It seems that the public has an impression of PR people as overenthusiastic and perhaps a bit phony. Considering our role as purveyors of a positive public image, somehow we’ve ended up with a somewhat mixed image of our own profession. While accounts from journalists of the percentage of irrelevant pitches they receive attest to the existence of a lot of bad or careless PR people, there is also a deeper character to the business that forms the backbone of the work we do: a deeply journalistic integrity that helps us keep our clients’ messages authentic, interesting to the average human being, and valuable.

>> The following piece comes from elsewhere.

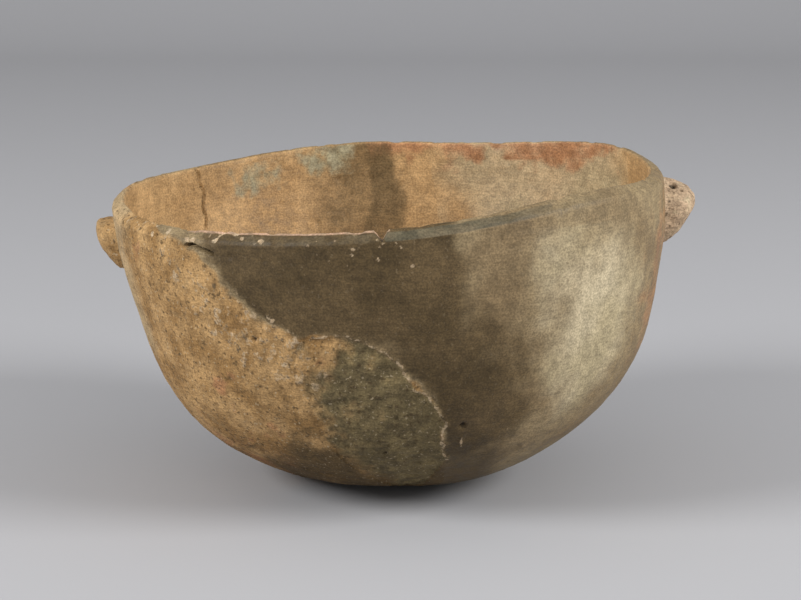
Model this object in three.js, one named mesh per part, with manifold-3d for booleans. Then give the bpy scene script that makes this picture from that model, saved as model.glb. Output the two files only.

In the past this integrity has come from without, demanded of us by journalists, but as the business of journalism changes with the increasing influence of bloggers and other less formal media members, and more news and information is disseminated by people without degrees in journalism on social media and platforms we have yet to envision, PR agents will have to readjust to their changing role in the system of maintaining journalistic integrity. In the future, who will decide where news will come from, whether stories are newsworthy, and how will audiences decide what is worthwhile to be consumed?
My hope is that no matter how the media changes, PR will remain the home of earned media coverage, and it would not surprise me if one day we inherit the mantle of responsibility for journalistic integrity. People will always demand integrity and truth in information sources, and it may fall to us to keep businesses and public figures honest on social media, blogs, and whatever comes next.